40 So when the Samaritans came to him, they asked him to stay with them, and he stayed there two days. 41 And many more believed because of his word.

There may have been a powerful moment here when the Samaritans asked Jesus to stay with them.  I cannot help but wonder if He turned and looked in the eyes of His disciples before answering.  Did He look at His disciples as if to say, “Do you see now?  Do you understand?  Do you get that these people are what I’m about and what I want you to be about?  Will you now look at the fields white unto harvest?  Will you now enter the fields to work?”  And I imagine the sheepish disciples pausing, looking into the plaintive eyes of the Samaritans, then looking back at Jesus, smiling, and nodding, “Yes.  Yes.  Let us stay.  We are with you Jesus.”

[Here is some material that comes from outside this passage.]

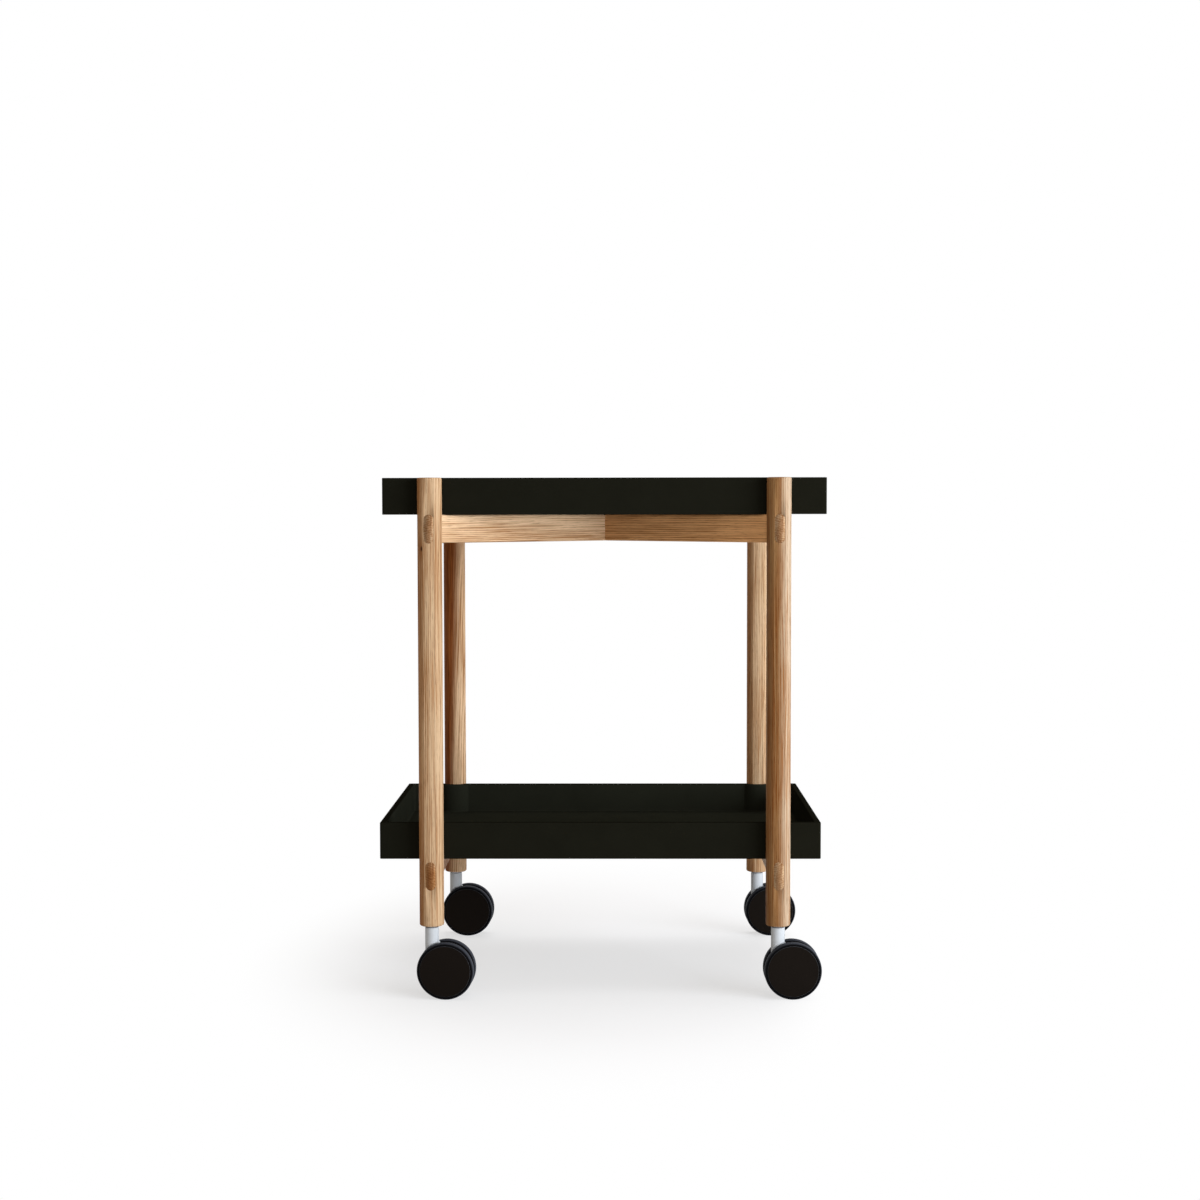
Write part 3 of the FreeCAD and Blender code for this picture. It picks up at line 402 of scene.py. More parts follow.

The Samaritans come on the basis of the woman’s witness, but then they come to see and know Christ themselves:

42 They said to the woman, “It is no longer because of what you said that we believe, for we have heard for ourselves, and we know that this is indeed the Savior of the world.” 43 After the two days he departed for Galilee. 44 (For Jesus himself had testified that a prophet has no honor in his own hometown.) 45 So when he came to Galilee, the Galileans welcomed him, having seen all that he had done in Jerusalem at the feast. For they too had gone to the feast.

It is an amazing scene, is it not?  One woman at a well was touched by the power of Jesus Christ.  Through her witness, many came to know Christ and be saved.  She had the privilege of speaking the word of ingathering to the harvest.  She had the honor of saying, “There’s something about this Jesus!  There’s something about this man!  You must come and see Him!”

How about you?  Will you look at the field?  Will you enter the field?  Will you join in reaping the harvest of souls for Jesus Christ?  Will you take your place in the great adventure of witness and proclamation?  Will you join in the celebration of the harvest?

I pray we will.  I pray we will!

 



[1] David Platt, Radical (Colorado Springs, CO: Multnomah Press, 2010), p.74.